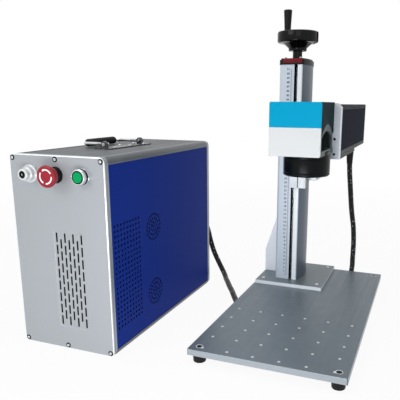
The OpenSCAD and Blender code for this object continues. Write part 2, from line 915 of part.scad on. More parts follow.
module at_pad_screws() {
    for (x = [foot_inset, 2 * pad_x + pad_w - foot_inset])
        for (y = [base_d - pad_d + pad_screw_front, base_d - foot_inset]) translate([x, y, 0]) children();
}

module base_plate() {
    color("slategray") at_stand() translate([0, 0, foot_h]) difference() {
        linear_extrude(base_t) difference() {
            round_rect(base_w, base_d, base_r);
            for (c = [0 : grid_cols - 1], r = [0 : grid_rows - 1])
                translate([grid_x0 + c * grid_pitch, grid_y0 + r * grid_pitch])
                    circle(d = grid_hole_d, $fn = fn_thread);
        }
        at_foot_screws() translate([0, 0, -cut])
            cylinder(d = foot_screw_d + 2 * run_gap, h = base_t + 2 * cut, $fn = fn_round);
        at_foot_screws() translate([0, 0, base_t - foot_cone_h - skin_gap / 2])
            cylinder(d1 = foot_screw_d, d2 = foot_cone_d + skin_gap,
                h = foot_cone_h + skin_gap / 2, $fn = fn_round);
        at_pad_screws() translate([0, 0, -cut])
            cylinder(d = foot_screw_d + 2 * run_gap, h = base_t + 2 * cut, $fn = fn_round);
    }
}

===

Nothing in the data may differ; print all of it exactly as written.

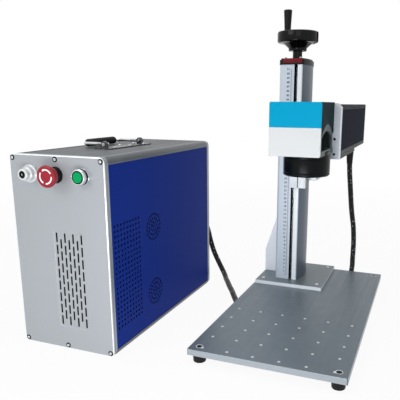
The OpenSCAD and Blender code for this object continues. Write part 2, from line 915 of part.scad on. More parts follow.
module at_pad_screws() {
    for (x = [foot_inset, 2 * pad_x + pad_w - foot_inset])
        for (y = [base_d - pad_d + pad_screw_front, base_d - foot_inset]) translate([x, y, 0]) children();
}

module base_plate() {
    color("slategray") at_stand() translate([0, 0, foot_h]) difference() {
        linear_extrude(base_t) difference() {
            round_rect(base_w, base_d, base_r);
            for (c = [0 : grid_cols - 1], r = [0 : grid_rows - 1])
                translate([grid_x0 + c * grid_pitch, grid_y0 + r * grid_pitch])
                    circle(d = grid_hole_d, $fn = fn_thread);
        }
        at_foot_screws() translate([0, 0, -cut])
            cylinder(d = foot_screw_d + 2 * run_gap, h = base_t + 2 * cut, $fn = fn_round);
        at_foot_screws() translate([0, 0, base_t - foot_cone_h - skin_gap / 2])
            cylinder(d1 = foot_screw_d, d2 = foot_cone_d + skin_gap,
                h = foot_cone_h + skin_gap / 2, $fn = fn_round);
        at_pad_screws() translate([0, 0, -cut])
            cylinder(d = foot_screw_d + 2 * run_gap, h = base_t + 2 * cut, $fn = fn_round);
    }
}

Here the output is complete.